Another inflation hedge is commodities. Some analysts foresee a boom, based on forecasts that finite natural resources won't be able to keep up with a growing, wealthier world population. Commodity fund investments in raw materials such as agriculture, energy, and precious metals offer many choices, whether investing directly in actual commodities or in commodity-linked derivative instruments. Investors can choose commodity funds such as Nuveen Long/Short Commodity Total Return Fund (CTF), DWS Enhanced Commodity Strategy Fund (SKNRX), PIMCO Commodity Real Return Strategy Fund (PCRDX), Fidelity's Global Commodity Stock Fund (FFGCX), or its Select Natural Resources Portfolio (FNARX) to diversify their holdings.
But now may not be the best time to jump in, since recent reports from the World Bank and Citigroup predict slower growth in demand for commodities and therefore potentially stagnant or lower commodity prices. "Since their highs in 2011, commodities like gold, silver, and oil have all been in relentless downtrends," the Bespoke Investment Group points out. After price jumps in April for three popular ETFs – SPDR Gold Shares (GLD), United States Oil Fund (USO), and iShares Silver Trust (SLV) – "the rallies have all since fizzled and resulted in lower highs," adds Bespoke, a market-strategy firm in Harrison, N.Y.

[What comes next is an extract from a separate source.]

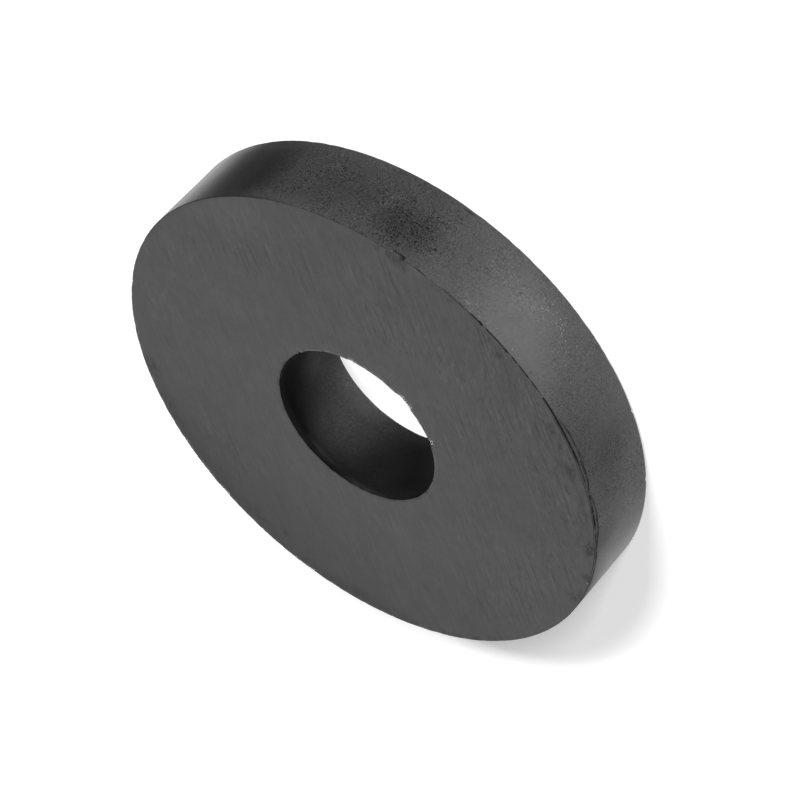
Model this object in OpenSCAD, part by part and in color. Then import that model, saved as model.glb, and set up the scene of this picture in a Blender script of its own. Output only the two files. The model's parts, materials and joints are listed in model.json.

Before you rush out to buy gold, TIPS, commodities, or some other inflation hedge, consult your financial planner. You may find you already are well protected against inflation, because the best inflation hedge could be something you already have:
•A stock portfolio, which historically has offered returns above the rate of inflation.
•A salary and benefits that go up along with inflation.
•A monthly Social Security check adjusted for inflation and, possibly, a pension that does the same.
Financial planners generally figure that getting a $2,500 Social Security check every month is the equivalent of having $400,000 in conservative inflation-protected investments – thereby reducing the percentage of your assets that you otherwise might use to hedge against inflation.